One day, after her semester finished, she just disappeared. I mean literally. I messaged her, checked all the chatrooms that we would hang around in and nobody had seen her logged in. I sent her an email and there was no response. I think that day was a heavy day on me. I felt very disoriented at school and kept thinking that why would she not answer my messages? Where could she have suddenly gone? She didnt have the internet in her hostel and she was always coming online through an internet cafe, so it might be that the cafe is shut down? Many questions but no answers. For the first time I felt that my day had something missing. Her just asking me what I ate or when will I eat? or Did you forget to pray? Such mundane questions during the conversations now seemed like questions that were anchoring my day. I actually was missing her company. I mean, I didnt even know her that well, maybe she was pretending to get me to do her assignments and now she disappeared because all her work was done? No.. No.. she couldnt be like that… My mind was thinking good and bad about her but I forced myself to not have any bad thoughts, maybe there was a real problem she was in. But what could I do? I did not have her phone number where I could call. Why didnt I ever ask her for her phone number? Because I never thought I would be looking for her like this… This was ridiculous, what was wrong with me, I should have atleast asked her for phone number just in case, maybe it will be helpful during this emergency… but was it even an emergency? Why would she give her phone number to a person whom she hardly knows… dimagh ka dahi ban raha tha…


So I decided to email her. One email everyday until she answers me. Was this crazy? Maybe, but that's what I could do. If she had the slightest amount of humanity in her, she would answer. And yes.. I emailed her one email a day. An email like 5-6 pages long, everyday, for 17 days. 

My emails were about different topics of life and I didnt tell her that I missed her. Occasionally here and there in the emails I would say, it would be fun if I could say these things to you while chatting instead of the emails. 


On the 18th day, I received a reply from her saying that she couldn't believe all the emails she got from me. She told me that seeing her inbox full like that made her cry. She told me that her sister had come to get her to go to her village and ofcourse there was no internet there. Then the next few days, I received a reply from her for each of the emails I sent her. It was alot of writing and alot of reading…lol..
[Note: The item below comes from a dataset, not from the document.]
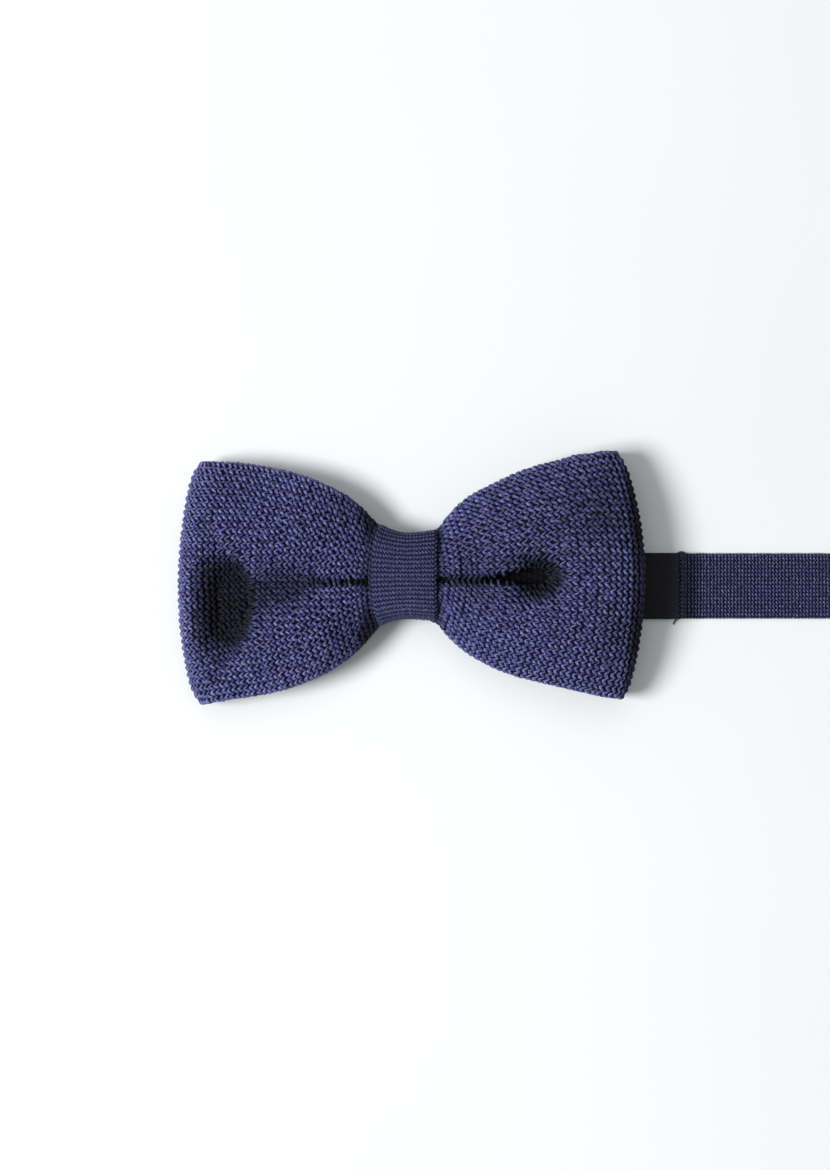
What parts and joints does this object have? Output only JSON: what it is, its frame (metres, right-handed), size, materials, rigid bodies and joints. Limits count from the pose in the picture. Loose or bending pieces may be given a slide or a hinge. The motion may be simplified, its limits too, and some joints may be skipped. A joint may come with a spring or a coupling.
{
  "type": "bow tie",
  "caption": "Knitted pre-tied bow tie: two looped wings gathered by a wrapped knot band, on an adjustable neck strap with an elastic, a slide, a hook and an eye.",
  "frame": {"origin": "centre of the flat back of the elastic behind the knot, on the neck strap's centre line", "axes": "+X along the neck strap away from the bow, +Y up the bow as it is worn, +Z out of the bow's face"},
  "size_m": [0.3698, 0.0669, 0.0195],
  "materials": {
    "coarse_knit": "coarse rib knit in matt yarn",
    "fine_knit": "fine warp knit in matt yarn",
    "elastic": "woven elastic, smooth",
    "thread": "spun sewing thread",
    "metal": "nickel plated, bright"
  },
  "bodies": {
    "knot": {"knot_band": "fine_knit", "gathered_middle": "coarse_knit", "gathering_thread": "thread", "elastic_short_end": "elastic", "fold_stitching": "thread"},
    "left_wing": {"left_wing": "coarse_knit"},
    "right_wing": {"right_wing": "coarse_knit"},
    "eye": {"eye": "metal"},
    "elastic": {"elastic": "elastic"},
    "strap_hem": {"strap_hem": "fine_knit", "hem_stitching": "thread"},
    "strap_1": {"strap_1": "fine_knit"},
    "strap_2": {"strap_2": "fine_knit"},
    "strap_3": {"strap_3": "fine_knit"},
    "strap_4": {"strap_4": "fine_knit"},
    "hook_end": {"strap_fold": "fine_knit"},
    "adjuster": {"adjuster_slide": "metal", "strap_tail": "fine_knit", "tail_stitching": "thread"},
    "hook": {"hook": "metal"}
  },
  "joints": [
    {"name": "left_wing_bend", "type": "hinge", "parent": "knot", "child": "left_wing", "pos_m": [-0.0136, 0, 0.0092], "axis": [0, 1, 0], "range_deg": [0, 35], "stiffness_Nm_per_rad": 0.01},
    {"name": "right_wing_bend", "type": "hinge", "parent": "knot", "child": "right_wing", "pos_m": [0.0133, 0, 0.007], "axis": [0, -1, 0], "range_deg": [0, 35], "stiffness_Nm_per_rad": 0.01},
    {"name": "eye_swing", "type": "hinge", "parent": "knot", "child": "eye", "pos_m": [-0.0365, 0, 0.0022], "axis": [0, 1, 0], "range_deg": [-80, 18]},
    {"name": "strap_bend_1", "type": "hinge", "parent": "knot", "child": "elastic", "pos_m": [0.00905, 0, 0.00055], "axis": [0, 1, 0], "range_deg": [0, 50]},
    {"name": "elastic_stretch", "type": "slide", "parent": "elastic", "child": "strap_hem", "axis": [1, 0, 0], "range_m": [0, 0.012], "stiffness_N_per_m": 300, "deforming": ["elastic"]},
    {"name": "strap_bend_2", "type": "hinge", "parent": "strap_hem", "child": "strap_1", "pos_m": [0.07725, 0, 0.0005], "axis": [0, 1, 0], "range_deg": [-50, 50]},
    {"name": "strap_bend_3", "type": "hinge", "parent": "strap_1", "child": "strap_2", "pos_m": [0.12525, 0, 0.0005], "axis": [0, 1, 0], "range_deg": [-50, 50]},
    {"name": "strap_bend_4", "type": "hinge", "parent": "strap_2", "child": "strap_3", "pos_m": [0.17325, 0, 0.0005], "axis": [0, 1, 0], "range_deg": [-50, 50]},
    {"name": "strap_bend_5", "type": "hinge", "parent": "strap_3", "child": "strap_4", "pos_m": [0.22125, 0, 0.0005], "axis": [0, 1, 0], "range_deg": [-50, 50]},
    {"name": "hook_travel", "type": "slide", "parent": "strap_4", "child": "hook_end", "axis": [1, 0, 0], "range_m": [0, 0.03]},
    {"name": "adjuster_travel", "type": "slide", "parent": "hook_end", "child": "adjuster", "axis": [1, 0, 0], "range_m": [0, 0.03], "deforming": ["strap_tail"]},
    {"name": "hook_swing", "type": "hinge", "parent": "hook_end", "child": "hook", "pos_m": [0.2978, 0, 0.0034], "axis": [0, 1, 0], "range_deg": [-90, 60]}
  ],
  "couplings": [
    {"joint": "adjuster_travel", "follows": "hook_travel", "ratio": 1}
  ]
}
After that episode, it kind of became official that we would tell eachother if we were to go away for a longer period of time. By that time I started to like her but I wasnt sure if she liked me or not and I wasnt sure if this is something I should even bring up to her. I felt to tell her what I had in my heart about her but many a times I did not have the courage. By that time, we had exchanged our phone numbers but neither of us had the money to talk to eachother. We had heard eachothers voices though. She had a thin voice, very innocent and almost like somebody who would laugh at very light jokes. It felt nice, the simplicity and all and her image in my mind became more vivid. On the phone, the first time, there was a long silence between us. I had alot to say but just couldnt and I can only assume the same from her side. Then she said, my mins are running out. I will talk again. Lol.. it was a silent first call. We exchanged no words. Just the presence of eachother I guess, which was very impactful. That's when I actually started to think about her and the possibility of actually something happening further between us. 

Then one day while chatting, she said that what would happen if we were not able to chat anymore, or if the fate takes us away from eachother and I without thinking, no inhibition, flat out said, does it mean you are interested in me? There was no answer from her side. The curser was blinking for the longest time. Had I stepped out of my bounds? Did I say something out of line? I thought in my mind, oh well it was the good last few months knowing her and I closed my eyes and peeked through one of my eye to see what the answer would be. But there was no answer. See in the old chats you couldnt see if the other person is typing… or not… it wouldnt tell you anything if they have read what you wrote or not…. It was very different than present day chat clients. 

Finally she answered. I like you and want to plan my life further with you! 

This was one of the happiest moments of my life. I didnt even think what all the worldly problems I would have to go through to make this a possibility. A thinking… so unlike me, who would plan and calculate and recalculate…. None of that. The answer from her just took me into pure bliss. Yes what a wonderful life that would be, I said to myself. That night I thought about everything, how I could achieve this union. All the way from talking to my ammi and talking to her parents and everything in between. I did not want to give her false dreams so if it had to be done, it had to be done the proper way. My parents must know about this and her parents must know about this.